start PROVIDED DATA

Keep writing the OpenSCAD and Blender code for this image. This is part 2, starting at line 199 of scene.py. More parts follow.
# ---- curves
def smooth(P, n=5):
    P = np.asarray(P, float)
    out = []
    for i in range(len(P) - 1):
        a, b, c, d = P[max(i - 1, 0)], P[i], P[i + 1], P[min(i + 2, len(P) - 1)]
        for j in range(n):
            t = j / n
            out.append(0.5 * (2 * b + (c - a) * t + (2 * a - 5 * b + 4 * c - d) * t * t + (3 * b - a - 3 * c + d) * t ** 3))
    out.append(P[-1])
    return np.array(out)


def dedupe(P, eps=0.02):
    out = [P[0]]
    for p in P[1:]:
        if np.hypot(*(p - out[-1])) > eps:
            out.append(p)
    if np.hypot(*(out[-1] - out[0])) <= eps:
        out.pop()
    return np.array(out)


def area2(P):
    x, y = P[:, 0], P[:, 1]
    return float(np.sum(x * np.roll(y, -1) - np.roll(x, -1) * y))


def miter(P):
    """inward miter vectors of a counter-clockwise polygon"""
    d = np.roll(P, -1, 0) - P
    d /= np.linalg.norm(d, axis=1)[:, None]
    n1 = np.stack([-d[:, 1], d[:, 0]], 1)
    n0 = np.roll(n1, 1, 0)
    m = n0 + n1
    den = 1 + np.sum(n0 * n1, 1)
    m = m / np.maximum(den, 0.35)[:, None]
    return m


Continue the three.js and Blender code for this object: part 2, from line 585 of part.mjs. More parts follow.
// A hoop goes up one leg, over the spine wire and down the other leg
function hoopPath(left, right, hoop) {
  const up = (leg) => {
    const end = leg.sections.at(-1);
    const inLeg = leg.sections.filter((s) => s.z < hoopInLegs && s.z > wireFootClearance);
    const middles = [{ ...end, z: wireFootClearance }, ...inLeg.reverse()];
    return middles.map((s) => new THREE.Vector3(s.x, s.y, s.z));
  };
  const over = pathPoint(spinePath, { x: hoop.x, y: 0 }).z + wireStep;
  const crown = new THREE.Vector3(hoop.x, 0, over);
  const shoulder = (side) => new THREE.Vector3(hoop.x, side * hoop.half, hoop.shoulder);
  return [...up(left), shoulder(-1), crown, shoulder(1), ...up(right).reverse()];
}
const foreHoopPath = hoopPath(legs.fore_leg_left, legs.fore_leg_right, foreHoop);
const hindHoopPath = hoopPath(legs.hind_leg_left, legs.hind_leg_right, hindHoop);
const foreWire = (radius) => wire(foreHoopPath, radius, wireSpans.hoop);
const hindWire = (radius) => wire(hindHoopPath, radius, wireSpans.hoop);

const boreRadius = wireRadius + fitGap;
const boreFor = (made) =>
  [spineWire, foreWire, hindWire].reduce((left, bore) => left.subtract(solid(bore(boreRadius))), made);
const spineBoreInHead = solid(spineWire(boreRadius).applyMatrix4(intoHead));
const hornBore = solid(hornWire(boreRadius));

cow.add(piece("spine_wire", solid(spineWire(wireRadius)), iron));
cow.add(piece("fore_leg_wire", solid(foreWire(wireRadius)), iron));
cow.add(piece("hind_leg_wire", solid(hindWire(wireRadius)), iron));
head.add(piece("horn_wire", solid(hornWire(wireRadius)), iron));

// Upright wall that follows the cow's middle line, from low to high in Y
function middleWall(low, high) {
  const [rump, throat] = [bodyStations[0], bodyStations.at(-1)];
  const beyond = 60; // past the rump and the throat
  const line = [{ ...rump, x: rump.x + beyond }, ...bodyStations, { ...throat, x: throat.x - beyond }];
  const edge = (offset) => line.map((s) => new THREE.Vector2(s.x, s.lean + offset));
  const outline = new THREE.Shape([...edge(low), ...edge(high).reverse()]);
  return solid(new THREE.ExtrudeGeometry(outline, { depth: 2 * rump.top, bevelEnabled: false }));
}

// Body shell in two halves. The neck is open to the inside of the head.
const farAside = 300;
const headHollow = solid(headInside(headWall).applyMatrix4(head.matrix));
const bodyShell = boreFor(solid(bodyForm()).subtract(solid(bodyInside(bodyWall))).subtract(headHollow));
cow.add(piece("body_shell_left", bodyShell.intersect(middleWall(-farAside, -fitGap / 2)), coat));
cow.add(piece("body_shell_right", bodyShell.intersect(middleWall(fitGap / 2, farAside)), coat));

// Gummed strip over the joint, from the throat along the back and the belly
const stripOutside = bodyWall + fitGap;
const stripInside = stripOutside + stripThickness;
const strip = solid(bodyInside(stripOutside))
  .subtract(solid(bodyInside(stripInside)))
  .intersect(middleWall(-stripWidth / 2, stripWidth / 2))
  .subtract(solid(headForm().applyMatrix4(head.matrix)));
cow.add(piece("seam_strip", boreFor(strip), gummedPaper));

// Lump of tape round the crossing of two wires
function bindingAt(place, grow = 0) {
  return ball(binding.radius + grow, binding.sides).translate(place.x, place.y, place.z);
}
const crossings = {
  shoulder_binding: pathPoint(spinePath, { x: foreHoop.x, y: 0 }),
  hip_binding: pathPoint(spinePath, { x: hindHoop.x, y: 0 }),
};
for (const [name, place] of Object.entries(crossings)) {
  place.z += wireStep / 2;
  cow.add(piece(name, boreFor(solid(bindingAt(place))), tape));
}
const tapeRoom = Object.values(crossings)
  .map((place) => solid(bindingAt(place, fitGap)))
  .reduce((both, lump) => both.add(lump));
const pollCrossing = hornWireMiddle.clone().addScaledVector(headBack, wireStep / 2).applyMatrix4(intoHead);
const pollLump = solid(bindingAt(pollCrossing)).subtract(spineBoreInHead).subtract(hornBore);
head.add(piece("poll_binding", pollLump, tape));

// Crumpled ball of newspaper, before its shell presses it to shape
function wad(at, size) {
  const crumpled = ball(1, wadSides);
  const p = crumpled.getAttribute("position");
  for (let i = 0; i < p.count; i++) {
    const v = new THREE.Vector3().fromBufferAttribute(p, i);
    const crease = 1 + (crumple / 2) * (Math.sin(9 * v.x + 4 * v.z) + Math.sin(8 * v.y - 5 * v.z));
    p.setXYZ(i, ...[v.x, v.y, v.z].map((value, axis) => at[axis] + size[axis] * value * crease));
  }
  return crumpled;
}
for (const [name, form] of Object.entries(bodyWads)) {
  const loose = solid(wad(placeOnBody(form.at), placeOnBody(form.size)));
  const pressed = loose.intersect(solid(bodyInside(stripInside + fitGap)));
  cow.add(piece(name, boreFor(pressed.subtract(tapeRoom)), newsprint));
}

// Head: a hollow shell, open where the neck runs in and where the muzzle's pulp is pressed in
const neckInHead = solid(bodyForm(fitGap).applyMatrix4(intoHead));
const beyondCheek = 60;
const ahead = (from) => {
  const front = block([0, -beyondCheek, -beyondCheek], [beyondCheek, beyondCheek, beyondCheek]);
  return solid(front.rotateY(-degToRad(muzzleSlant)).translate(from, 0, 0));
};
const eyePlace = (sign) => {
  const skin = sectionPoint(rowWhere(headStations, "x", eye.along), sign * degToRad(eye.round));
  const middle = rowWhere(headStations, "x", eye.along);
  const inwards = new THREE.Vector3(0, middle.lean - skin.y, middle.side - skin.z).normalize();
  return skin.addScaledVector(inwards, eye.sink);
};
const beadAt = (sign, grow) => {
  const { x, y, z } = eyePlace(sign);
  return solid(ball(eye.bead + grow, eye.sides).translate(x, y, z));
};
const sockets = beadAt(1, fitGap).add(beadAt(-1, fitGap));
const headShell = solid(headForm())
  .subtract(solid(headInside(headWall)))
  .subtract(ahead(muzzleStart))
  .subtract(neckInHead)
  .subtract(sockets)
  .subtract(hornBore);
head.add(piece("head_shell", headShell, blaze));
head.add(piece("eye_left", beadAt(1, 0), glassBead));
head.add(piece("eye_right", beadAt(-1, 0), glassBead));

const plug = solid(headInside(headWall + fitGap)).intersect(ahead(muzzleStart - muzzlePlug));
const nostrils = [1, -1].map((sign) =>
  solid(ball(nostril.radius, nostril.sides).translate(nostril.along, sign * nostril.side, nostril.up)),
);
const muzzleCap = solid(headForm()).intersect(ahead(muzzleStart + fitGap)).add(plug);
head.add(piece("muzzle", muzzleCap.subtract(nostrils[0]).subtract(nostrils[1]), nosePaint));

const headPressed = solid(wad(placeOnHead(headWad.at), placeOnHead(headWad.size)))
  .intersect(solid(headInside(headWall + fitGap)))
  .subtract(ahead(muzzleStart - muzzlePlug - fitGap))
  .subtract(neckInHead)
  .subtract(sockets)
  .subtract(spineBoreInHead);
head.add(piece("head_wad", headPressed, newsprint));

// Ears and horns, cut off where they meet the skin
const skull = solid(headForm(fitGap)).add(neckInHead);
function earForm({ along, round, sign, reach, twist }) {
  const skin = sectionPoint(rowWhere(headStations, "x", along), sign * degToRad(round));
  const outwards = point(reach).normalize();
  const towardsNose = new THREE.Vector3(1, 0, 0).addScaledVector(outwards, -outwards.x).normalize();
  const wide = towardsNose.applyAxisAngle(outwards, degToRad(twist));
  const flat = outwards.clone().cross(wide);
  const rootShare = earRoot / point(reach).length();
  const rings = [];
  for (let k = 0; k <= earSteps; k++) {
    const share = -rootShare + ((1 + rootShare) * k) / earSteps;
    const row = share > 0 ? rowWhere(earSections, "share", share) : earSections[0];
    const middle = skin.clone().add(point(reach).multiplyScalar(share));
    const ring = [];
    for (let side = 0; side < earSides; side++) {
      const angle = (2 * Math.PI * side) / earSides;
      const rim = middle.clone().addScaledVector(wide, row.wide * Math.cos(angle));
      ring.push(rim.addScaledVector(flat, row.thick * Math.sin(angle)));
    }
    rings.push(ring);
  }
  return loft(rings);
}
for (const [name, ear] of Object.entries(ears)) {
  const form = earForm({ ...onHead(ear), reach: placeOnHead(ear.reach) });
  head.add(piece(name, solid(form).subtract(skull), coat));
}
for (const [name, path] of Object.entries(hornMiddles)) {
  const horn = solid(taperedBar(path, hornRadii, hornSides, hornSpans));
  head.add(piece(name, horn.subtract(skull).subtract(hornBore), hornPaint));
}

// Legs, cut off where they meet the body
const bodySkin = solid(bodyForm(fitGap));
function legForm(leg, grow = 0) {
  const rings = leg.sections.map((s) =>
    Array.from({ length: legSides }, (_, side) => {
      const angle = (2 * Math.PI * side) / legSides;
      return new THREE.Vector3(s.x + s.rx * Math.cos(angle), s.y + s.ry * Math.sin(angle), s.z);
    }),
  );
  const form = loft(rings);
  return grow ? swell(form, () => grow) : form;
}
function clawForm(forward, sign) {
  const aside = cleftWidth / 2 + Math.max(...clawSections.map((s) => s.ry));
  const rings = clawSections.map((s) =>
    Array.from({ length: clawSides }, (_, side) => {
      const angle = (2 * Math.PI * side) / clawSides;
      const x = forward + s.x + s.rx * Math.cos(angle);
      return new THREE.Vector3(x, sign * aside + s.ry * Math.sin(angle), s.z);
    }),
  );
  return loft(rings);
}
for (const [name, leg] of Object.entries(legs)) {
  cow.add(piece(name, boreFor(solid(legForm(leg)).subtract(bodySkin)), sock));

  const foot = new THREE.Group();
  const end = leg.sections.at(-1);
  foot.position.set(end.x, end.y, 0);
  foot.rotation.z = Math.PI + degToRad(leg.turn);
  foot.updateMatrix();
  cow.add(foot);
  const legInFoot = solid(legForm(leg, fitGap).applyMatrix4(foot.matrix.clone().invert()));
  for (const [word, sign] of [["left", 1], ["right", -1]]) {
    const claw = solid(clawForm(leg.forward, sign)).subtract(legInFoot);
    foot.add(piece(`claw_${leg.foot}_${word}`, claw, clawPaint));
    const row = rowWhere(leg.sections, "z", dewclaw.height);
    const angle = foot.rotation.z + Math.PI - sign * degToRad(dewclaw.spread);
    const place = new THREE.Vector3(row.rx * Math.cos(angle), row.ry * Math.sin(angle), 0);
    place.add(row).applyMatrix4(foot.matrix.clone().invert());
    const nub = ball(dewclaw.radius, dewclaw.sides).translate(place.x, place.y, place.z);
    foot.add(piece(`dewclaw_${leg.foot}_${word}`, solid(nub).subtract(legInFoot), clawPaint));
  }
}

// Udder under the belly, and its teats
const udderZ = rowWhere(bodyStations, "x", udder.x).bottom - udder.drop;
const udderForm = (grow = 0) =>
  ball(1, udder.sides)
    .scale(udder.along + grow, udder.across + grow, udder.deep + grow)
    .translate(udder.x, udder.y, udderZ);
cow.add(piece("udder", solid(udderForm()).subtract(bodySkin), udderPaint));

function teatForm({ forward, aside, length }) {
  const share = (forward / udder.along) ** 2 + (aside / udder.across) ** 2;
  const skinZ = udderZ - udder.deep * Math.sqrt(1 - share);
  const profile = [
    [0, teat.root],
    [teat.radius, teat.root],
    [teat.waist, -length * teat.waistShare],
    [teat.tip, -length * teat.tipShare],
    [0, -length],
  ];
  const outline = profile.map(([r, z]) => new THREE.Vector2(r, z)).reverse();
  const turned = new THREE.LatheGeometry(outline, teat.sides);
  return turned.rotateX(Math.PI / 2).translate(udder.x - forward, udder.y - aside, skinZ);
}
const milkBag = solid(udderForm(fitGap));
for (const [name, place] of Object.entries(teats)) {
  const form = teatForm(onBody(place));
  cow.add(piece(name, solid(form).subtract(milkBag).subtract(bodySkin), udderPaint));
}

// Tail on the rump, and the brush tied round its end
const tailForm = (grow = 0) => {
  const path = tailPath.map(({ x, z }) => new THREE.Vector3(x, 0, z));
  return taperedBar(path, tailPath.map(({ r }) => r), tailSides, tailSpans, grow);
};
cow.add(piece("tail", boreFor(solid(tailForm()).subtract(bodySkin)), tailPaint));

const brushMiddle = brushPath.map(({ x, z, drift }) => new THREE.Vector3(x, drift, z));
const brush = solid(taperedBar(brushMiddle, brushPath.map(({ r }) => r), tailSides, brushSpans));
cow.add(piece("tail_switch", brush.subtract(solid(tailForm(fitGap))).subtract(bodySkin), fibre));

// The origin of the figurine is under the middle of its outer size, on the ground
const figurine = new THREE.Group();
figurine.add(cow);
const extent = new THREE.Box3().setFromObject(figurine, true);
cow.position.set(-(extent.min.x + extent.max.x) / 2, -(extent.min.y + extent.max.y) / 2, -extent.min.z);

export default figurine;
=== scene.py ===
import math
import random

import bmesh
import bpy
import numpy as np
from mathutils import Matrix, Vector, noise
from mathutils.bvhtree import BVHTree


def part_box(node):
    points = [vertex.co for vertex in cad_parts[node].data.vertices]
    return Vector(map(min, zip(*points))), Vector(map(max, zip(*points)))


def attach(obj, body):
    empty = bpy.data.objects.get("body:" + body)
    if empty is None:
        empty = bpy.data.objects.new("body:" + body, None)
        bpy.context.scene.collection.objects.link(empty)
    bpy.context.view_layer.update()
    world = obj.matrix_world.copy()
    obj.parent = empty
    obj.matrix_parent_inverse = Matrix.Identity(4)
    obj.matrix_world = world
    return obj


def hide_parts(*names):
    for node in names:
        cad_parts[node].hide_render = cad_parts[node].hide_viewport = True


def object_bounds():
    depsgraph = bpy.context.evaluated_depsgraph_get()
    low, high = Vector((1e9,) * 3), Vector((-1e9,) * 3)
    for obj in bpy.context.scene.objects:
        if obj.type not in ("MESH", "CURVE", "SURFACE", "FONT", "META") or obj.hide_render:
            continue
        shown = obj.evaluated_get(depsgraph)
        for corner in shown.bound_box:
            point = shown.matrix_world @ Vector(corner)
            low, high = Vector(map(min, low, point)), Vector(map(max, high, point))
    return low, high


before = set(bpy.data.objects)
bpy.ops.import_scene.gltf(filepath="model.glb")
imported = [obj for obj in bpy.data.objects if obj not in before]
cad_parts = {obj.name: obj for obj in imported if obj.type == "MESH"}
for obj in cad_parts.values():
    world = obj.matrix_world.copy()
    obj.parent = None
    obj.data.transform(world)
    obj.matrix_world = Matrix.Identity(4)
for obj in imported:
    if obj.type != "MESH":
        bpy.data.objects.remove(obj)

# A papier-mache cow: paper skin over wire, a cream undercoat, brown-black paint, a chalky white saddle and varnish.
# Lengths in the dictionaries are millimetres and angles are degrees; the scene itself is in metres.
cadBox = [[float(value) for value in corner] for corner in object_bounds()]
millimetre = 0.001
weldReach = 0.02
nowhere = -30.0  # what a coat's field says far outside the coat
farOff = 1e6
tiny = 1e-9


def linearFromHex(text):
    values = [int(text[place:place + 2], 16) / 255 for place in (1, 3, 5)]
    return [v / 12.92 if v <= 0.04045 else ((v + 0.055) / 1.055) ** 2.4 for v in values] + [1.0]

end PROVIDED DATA

● DIRECTIONS
Repeat, word for word, the lines from the opening of the material through the line containing "return float(np.sum(x *".

● THE REPLY
Keep writing the OpenSCAD and Blender code for this image. This is part 2, starting at line 199 of scene.py. More parts follow.
# ---- curves
def smooth(P, n=5):
    P = np.asarray(P, float)
    out = []
    for i in range(len(P) - 1):
        a, b, c, d = P[max(i - 1, 0)], P[i], P[i + 1], P[min(i + 2, len(P) - 1)]
        for j in range(n):
            t = j / n
            out.append(0.5 * (2 * b + (c - a) * t + (2 * a - 5 * b + 4 * c - d) * t * t + (3 * b - a - 3 * c + d) * t ** 3))
    out.append(P[-1])
    return np.array(out)


def dedupe(P, eps=0.02):
    out = [P[0]]
    for p in P[1:]:
        if np.hypot(*(p - out[-1])) > eps:
            out.append(p)
    if np.hypot(*(out[-1] - out[0])) <= eps:
        out.pop()
    return np.array(out)


def area2(P):
    x, y = P[:, 0], P[:, 1]
    return float(np.sum(x * np.roll(y, -1) - np.roll(x, -1) * y))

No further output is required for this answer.